# Any 2018 Meetup groups in Orlando for Haunted Mansion enthusiasts



## Bobbiejo (Aug 9, 2017)

As a Raleigh newbie, I’d be interested in hearing what you think are must see Halloween attractions in the Triangle area.


----------



## mikeerdas (Jan 30, 2010)

Bobbiejo said:


> As a Raleigh newbie, I’d be interested in hearing what you think are must see Halloween attractions in the Triangle area.


Raleigh is in the buckle of the the bible belt am I'm so glad to finally be gone. Got seduced by low home prices, superficially friendly people, and better weather than New England. I never found any haunted attractions worth going to. Half my neighborhood shut down on Halloween night due to evangelical Christians believing Halloween to be satanic. However, the Raleigh area does have variation. It's better in RTP / Morrisville--lots more diversity of faiths and opinion. I lived in a town called Clayton on the outskirts of Raleigh and it was populated largely by evangelicals with a beef against Halloween. Churches on every corner. I'm done with that.


----------



## pumpkinking30 (Aug 27, 2012)

There are several groups on Facebook for Haunted Mansion enthusiasts. I'm in a few of them. You could look for Mansion Makers (Project Group), Regions Beyond (General Group), Haunted Mansion Tiki (Fun crossover group), and a few others. Be sure to go to Mickey's Not So Scary Halloween Party, they do some cool things with the Mansion and the Hitchhiking Ghosts are in the parade. Welcome to Florida, I'm sure you'll have a blast.


----------



## Bobbiejo (Aug 9, 2017)

Bummer! I know exactly where Clayton is. I’m not too far from there. I guess that explains why I had a grand total of two kids stop by on Halloween night last year. I’ve already decided not to go all out with outdoor decorations this year. Instead I’ll continue to focus on interior items that make me happy. How disappointing in general! Raleigh is such a smorgasbord of people from all over. I was hoping for more participation in Halloween ?.


----------



## mikeerdas (Jan 30, 2010)

pumpkinking30 said:


> There are several groups on Facebook for Haunted Mansion enthusiasts. I'm in a few of them. You could look for Mansion Makers (Project Group), Regions Beyond (General Group), Haunted Mansion Tiki (Fun crossover group), and a few others. Be sure to go to Mickey's Not So Scary Halloween Party, they do some cool things with the Mansion and the Hitchhiking Ghosts are in the parade. Welcome to Florida, I'm sure you'll have a blast.

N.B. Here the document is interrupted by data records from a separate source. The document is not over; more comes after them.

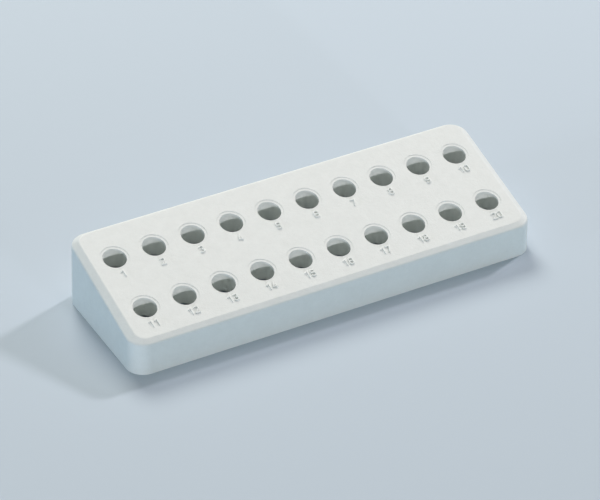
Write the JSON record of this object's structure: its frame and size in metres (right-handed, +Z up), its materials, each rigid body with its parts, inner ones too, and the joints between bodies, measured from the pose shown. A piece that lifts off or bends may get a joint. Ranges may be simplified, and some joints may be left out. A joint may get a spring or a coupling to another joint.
{
  "type": "microcentrifuge tube rack",
  "caption": "Low plastic rack with a sloping top, open underneath, with two rows of round holes that hold microcentrifuge tubes upright.",
  "frame": {"origin": "centre of the base, on the surface the rack stands on", "axes": "+X along the rows towards the last hole of each row, +Y from the low front wall to the high rear wall, +Z up"},
  "size_m": [0.2106, 0.0718, 0.0347],
  "materials": {
    "rack": "white polypropylene, lightly satin moulded skin"
  },
  "bodies": {
    "root": {"rack": "rack"}
  },
  "joints": []
}
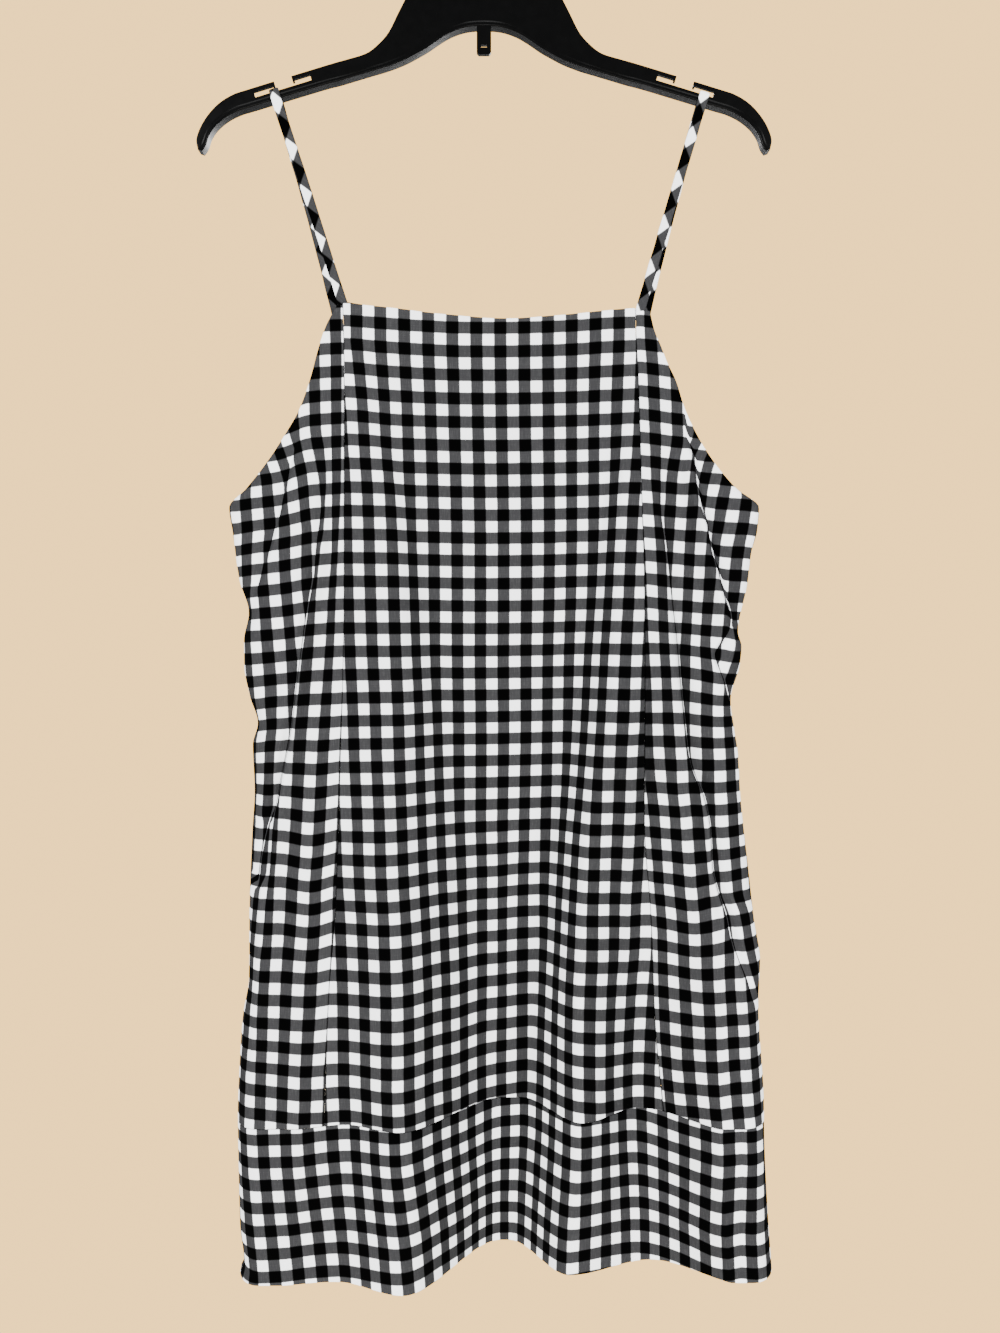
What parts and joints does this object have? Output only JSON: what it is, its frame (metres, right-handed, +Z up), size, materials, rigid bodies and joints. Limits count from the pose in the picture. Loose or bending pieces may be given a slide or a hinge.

Thanks! I'm grateful to be here. Don't do Facebook but my wife does. Maybe I could get her to sign-up.


----------



## mikeerdas (Jan 30, 2010)

Bobbiejo said:


> Bummer! I know exactly where Clayton is. I’m not too far from there. I guess that explains why I had a grand total of two kids stop by on Halloween night last year. I’ve already decided not to go all out with outdoor decorations this year. Instead I’ll continue to focus on interior items that make me happy. How disappointing in general! Raleigh is such a smorgasbord of people from all over. I was hoping for more participation in Halloween &#55356;&#57219;.


We actually had around 80 trick or treaters each year; not bad considering half the community had its lights off. Sorry your numbers are lower. I think your idea of focusing on interior is a good one. I'll have to do the same. Living in an apt complex, I have no more yard to haunt! The upside is being close to my favorite attraction of all time--the Haunted Mansion; and other haunted attractions in the area. Might also be fun to seek out good home haunts (like following insanely great christmas displays).

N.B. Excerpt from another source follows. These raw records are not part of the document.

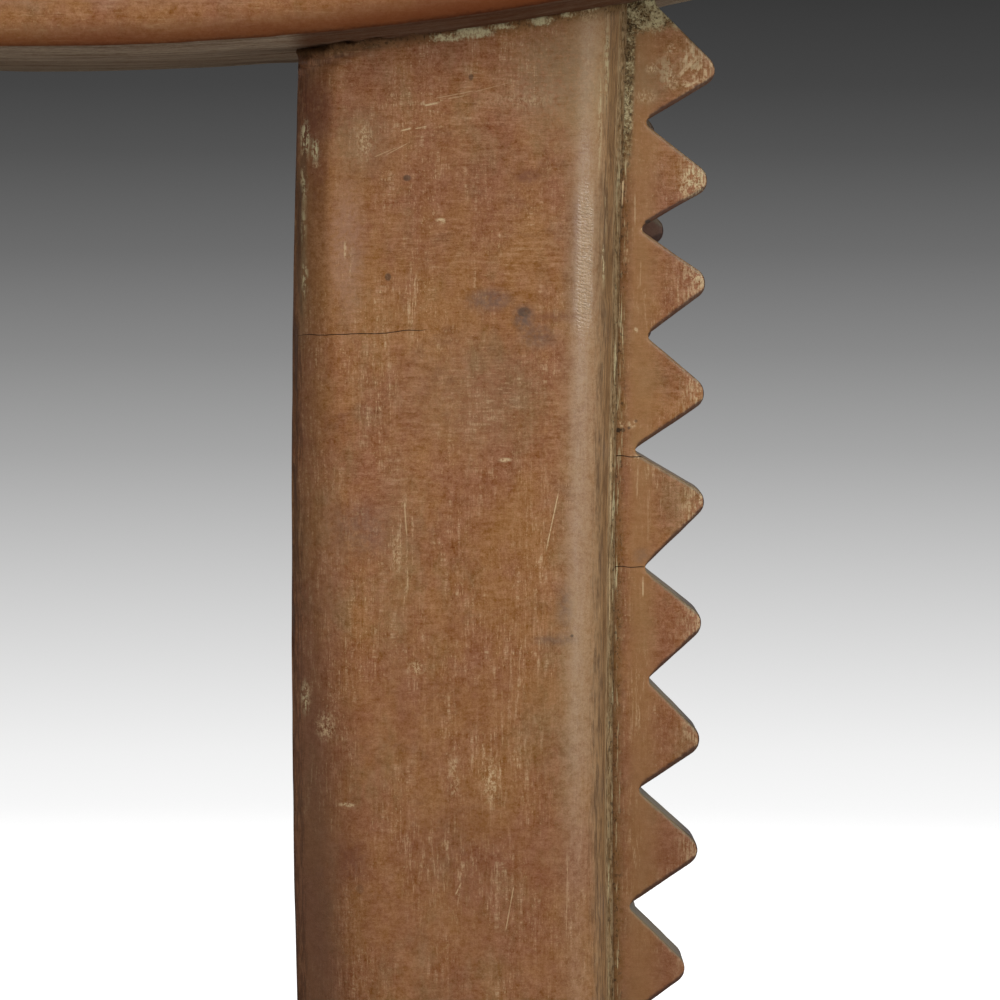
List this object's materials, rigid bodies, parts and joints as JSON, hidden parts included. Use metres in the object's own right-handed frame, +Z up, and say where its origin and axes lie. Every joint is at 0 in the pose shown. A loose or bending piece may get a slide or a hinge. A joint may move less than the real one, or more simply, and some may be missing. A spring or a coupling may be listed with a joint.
{
  "type": "carved stool",
  "caption": "Carved wooden stool with a curved seat on broad corner legs that carry saw-toothed flanges, standing on a flat slab base.",
  "frame": {"origin": "middle of the base's flat underside", "axes": "+X along the seat, -Y the front that the picture shows, +Z up"},
  "size_m": [0.5534, 0.28, 0.3973],
  "materials": {
    "carved_wood": "hand-carved, worn and waxed reddish brown wood"
  },
  "bodies": {
    "root": {"seat": "carved_wood", "base": "carved_wood", "leg_front_right": "carved_wood", "leg_front_left": "carved_wood", "leg_rear_right": "carved_wood", "leg_rear_left": "carved_wood", "flange_front_right": "carved_wood", "flange_front_left": "carved_wood", "flange_rear_right": "carved_wood", "flange_rear_left": "carved_wood"}
  },
  "joints": []
}
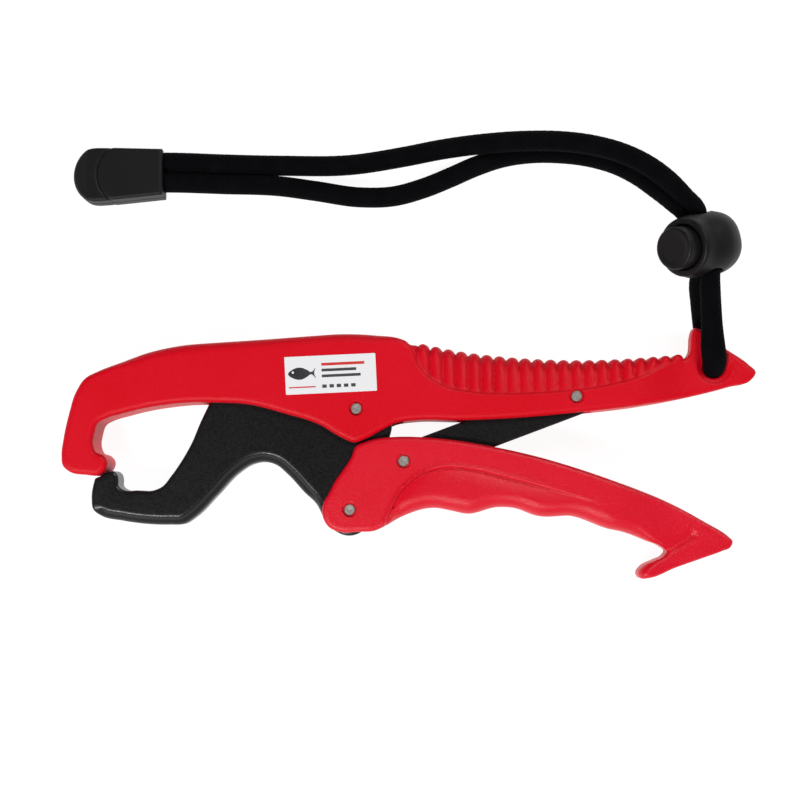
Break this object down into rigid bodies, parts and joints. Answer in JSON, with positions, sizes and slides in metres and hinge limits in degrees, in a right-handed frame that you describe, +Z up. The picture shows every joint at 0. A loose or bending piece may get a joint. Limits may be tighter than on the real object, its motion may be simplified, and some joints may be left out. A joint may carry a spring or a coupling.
{
  "type": "lip grip",
  "caption": "Locking plier-type fish lip grip with a ribbed handle, a finger-grooved lever handle and a cord lanyard with lock and end cap.",
  "frame": {"origin": "on the surface the tool lies on, under the middle of the tool's own box, without the lanyard", "axes": "+X from the jaws toward the tail of the handles, +Y from the lever handle toward the ribbed top edge, +Z up, through the tool's thickness"},
  "size_m": [0.2522, 0.1638, 0.0316],
  "materials": {
    "red_plastic": "moulded red nylon, fine mould grain, satin",
    "black_plastic": "moulded black nylon, satin",
    "pin_steel": "dull cut pin ends",
    "label_film": "white sticker film",
    "cord_braid": "soft black braided cord",
    "lock_plastic": "matt black moulded plastic",
    "spring_steel": "spring wire",
    "cap_plastic": "matt black moulded plastic, fine grain"
  },
  "bodies": {
    "body": {"upper_body": "red_plastic", "jaw_pivot_pin": "pin_steel", "link_rear_pin": "pin_steel", "side_label": "label_film", "lanyard_cord": "cord_braid", "cord_lock_barrel": "lock_plastic", "cord_lock_spring": "spring_steel", "cord_end_base": "cap_plastic", "cord_end_lid": "cap_plastic"},
    "jaw": {"lower_jaw": "black_plastic", "handle_pivot_pin": "pin_steel"},
    "lever": {"lower_handle": "red_plastic", "link_front_pin": "pin_steel"},
    "link": {"toggle_link": "black_plastic"},
    "lock_button": {"cord_lock_button": "lock_plastic"}
  },
  "joints": [
    {"name": "jaw_swing", "type": "hinge", "parent": "body", "child": "jaw", "pos_m": [-0.0196, 0.01588, 0.01], "axis": [0, 0, 1], "range_deg": [0, 22]},
    {"name": "handle_swing", "type": "hinge", "parent": "jaw", "child": "lever", "pos_m": [-0.022, -0.02062, 0.01], "axis": [0, 0, 1], "range_deg": [-75, 0]},
    {"name": "link_swing", "type": "hinge", "parent": "body", "child": "link", "pos_m": [0.0599, 0.02038, 0.01], "axis": [0, 0, 1], "range_deg": [0, 26]},
    {"name": "lock_press", "type": "slide", "parent": "body", "child": "lock_button", "axis": [0.7096, 0.1769, -0.682], "range_m": [0, 0.003], "stiffness_N_per_m": 900, "springref_m": -0.003, "deforming": ["cord_lock_spring"]}
  ],
  "couplings": [
    {"joint": "jaw_swing", "follows": "handle_swing", "ratio": -0.29333},
    {"joint": "link_swing", "follows": "handle_swing", "ratio": -0.34667}
  ]
}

Yeah, it's weird. I lived in the Raleigh area for 11 years and I too saw the number of relocators rise over time; but it never seemed enough to keep the evangelicals out of peoples' faces; from employers saying Christian prayers at company parties, etc. What I say is that, in Boston / New England where I'm originally from, anyone being overtly religious was considered a lone crank--like someone wearing a sandwich board declaring The End is Near. Whereas around Raleigh, overt religiosity is the norm.

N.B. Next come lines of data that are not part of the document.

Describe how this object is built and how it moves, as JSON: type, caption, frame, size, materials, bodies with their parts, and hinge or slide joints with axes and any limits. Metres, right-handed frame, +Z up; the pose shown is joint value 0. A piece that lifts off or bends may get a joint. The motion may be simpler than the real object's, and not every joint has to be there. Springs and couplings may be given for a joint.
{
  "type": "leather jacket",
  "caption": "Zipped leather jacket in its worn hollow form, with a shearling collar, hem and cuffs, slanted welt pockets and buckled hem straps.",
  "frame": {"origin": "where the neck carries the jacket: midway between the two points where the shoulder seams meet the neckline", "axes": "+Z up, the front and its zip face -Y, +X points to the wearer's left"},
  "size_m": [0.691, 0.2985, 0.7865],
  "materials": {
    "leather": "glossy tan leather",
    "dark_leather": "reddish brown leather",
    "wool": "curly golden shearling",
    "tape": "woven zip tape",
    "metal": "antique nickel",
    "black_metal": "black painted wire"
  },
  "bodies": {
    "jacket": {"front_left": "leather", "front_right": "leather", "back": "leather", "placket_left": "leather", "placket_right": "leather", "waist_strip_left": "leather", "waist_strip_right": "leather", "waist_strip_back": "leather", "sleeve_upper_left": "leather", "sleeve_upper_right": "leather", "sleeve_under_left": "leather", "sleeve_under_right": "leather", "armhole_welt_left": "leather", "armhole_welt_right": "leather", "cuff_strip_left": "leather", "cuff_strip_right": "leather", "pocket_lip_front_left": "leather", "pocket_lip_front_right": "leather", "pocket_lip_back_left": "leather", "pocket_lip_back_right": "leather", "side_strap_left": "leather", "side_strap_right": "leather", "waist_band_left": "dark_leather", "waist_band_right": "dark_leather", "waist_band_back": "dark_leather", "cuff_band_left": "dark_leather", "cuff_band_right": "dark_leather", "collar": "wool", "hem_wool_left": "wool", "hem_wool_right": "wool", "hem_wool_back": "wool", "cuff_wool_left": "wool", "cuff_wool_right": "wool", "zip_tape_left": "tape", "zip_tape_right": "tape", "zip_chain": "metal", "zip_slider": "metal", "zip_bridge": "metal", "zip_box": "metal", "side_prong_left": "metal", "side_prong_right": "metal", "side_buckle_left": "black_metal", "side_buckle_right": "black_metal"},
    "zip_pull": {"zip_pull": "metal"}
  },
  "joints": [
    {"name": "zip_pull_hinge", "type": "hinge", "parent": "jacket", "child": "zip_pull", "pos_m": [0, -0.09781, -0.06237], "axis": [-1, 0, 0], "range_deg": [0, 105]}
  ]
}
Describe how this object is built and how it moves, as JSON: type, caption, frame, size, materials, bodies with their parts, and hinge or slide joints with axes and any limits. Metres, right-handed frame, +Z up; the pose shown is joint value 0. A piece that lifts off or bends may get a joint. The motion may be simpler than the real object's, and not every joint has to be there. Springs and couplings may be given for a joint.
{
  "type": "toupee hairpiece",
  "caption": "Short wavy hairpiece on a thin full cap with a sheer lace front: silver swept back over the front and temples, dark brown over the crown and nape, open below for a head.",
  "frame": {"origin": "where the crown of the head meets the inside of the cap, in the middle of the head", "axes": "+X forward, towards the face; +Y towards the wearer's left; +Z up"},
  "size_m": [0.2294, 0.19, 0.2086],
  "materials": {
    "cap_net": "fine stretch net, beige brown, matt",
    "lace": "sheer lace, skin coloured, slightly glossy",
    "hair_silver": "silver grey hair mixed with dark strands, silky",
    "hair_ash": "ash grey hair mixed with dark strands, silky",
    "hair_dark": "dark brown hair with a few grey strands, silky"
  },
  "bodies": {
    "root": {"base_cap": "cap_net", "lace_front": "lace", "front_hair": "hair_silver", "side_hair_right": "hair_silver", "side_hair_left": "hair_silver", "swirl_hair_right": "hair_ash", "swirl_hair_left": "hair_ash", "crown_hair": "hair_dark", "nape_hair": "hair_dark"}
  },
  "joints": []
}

A few years ago, a new neighbor moved in from Brooklyn. I thought great, a neighbor I can relate to and have a beer with. Turns out he was a biblical literalist evangelical. That turned out to be the case a lot--evangelicals from New England who probably felt like oddballs there, moving to where they were more of a majority.

If I had to stay in Raleigh, I'd move to Morrisville. Much more diversity. Or move to downtown Raleigh (if I could afford it). The good news for you is that downtown Raleigh has developed so much in the last decade; especially in the last few years, there are so many more restaurants and fun things to do. Walking around some streets, you feel like you're in a real city--while a decade ago, Raleigh just felt like any other town vs. a State Capital / City. Where did you move from?


----------



## Jack Mac (Aug 12, 2014)

Bobbiejo said:


> Bummer! I know exactly where Clayton is. I’m not too far from there. I guess that explains why I had a grand total of two kids stop by on Halloween night last year. I’ve already decided not to go all out with outdoor decorations this year. Instead I’ll continue to focus on interior items that make me happy. How disappointing in general! Raleigh is such a smorgasbord of people from all over. I was hoping for more participation in Halloween &#55356;&#57219;.


Hi, I'm also in the Triangle area and just wanted to let you know that there is a Facebook page called North Scareolina Haunters where you can connect with a good group of local haunters. I'm in Cary, which the locals say stands for 'Containment Area for Relocated Yankees'  , and I get around 200-300 kids each year so just know that Halloween is not dead in NC.


----------



## seawitch67 (Jun 29, 2016)

I am about an hour and a half from the Magic Kingdom. Don't know about Meetup groups...but I do know there is a fantastic gift shop right outside the Haunted Mansion attraction called Memento Mori. The only bad thing about it is trying to narrow down your buying choices! Welcome, and have fun!


----------